Rabu, 29 Juli 2009

KEMANDIRIAN PSIKOLOGI DARI FILSAFAT : Sebuah Kontemplasi

Sejak Wilhelm Wundt memperkenalkan hasil-hasil laboratoriumnya untuk menganalisis fungsi-fungsi psikologi dalam perilaku manusia, maka psikologi yang terdahulu dipandang dari bagian kajian filsafat telah diasumsikan menjadi displin ilmu yang berdiri sendiri. Cukup banyak para filsuf yang mendebat kemandirian psikologi sebagai sebuah ilmu.
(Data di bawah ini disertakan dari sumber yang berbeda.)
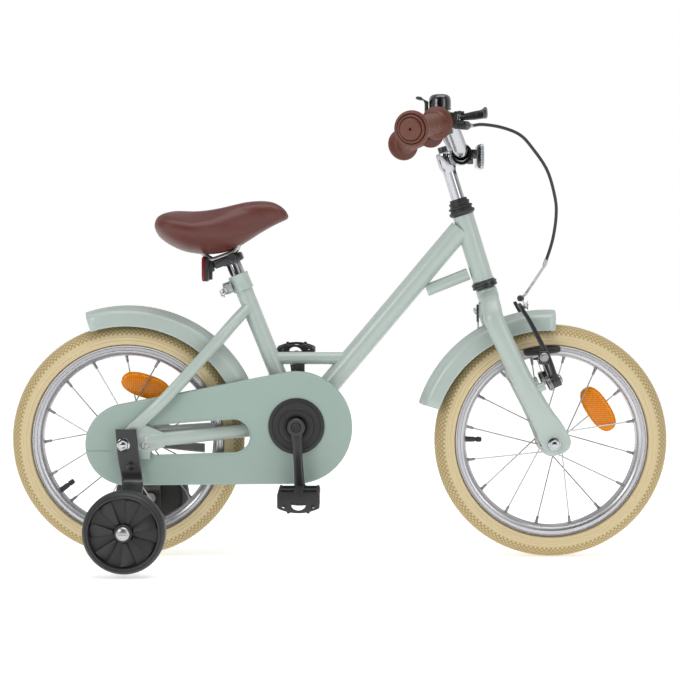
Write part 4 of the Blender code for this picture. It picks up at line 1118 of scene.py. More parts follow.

Mereka memandang bahwa usaha para ilmuwan menggunakan metodologi ilmiah dalam menela’ah psikologi merupakan sebuah tindakan spekulatif karena lebih mengandalkan pendekatan inderawi semata. Pemisahan diri psikologi dari induknya – filsafat; dianggap sebagai sebuah bentuk kesombongan dan kesemberonoan ilmuwan. Alasannya, bahwa psikologi lebih merupakan suatu sisi ontologi untuk mengenal manusia, bukanlah sesuatu yang sifatnya nyata sehingga usaha untuk mengetahui psikologi bukan berarti dapat dipandang dalam sisi epistimologi saja.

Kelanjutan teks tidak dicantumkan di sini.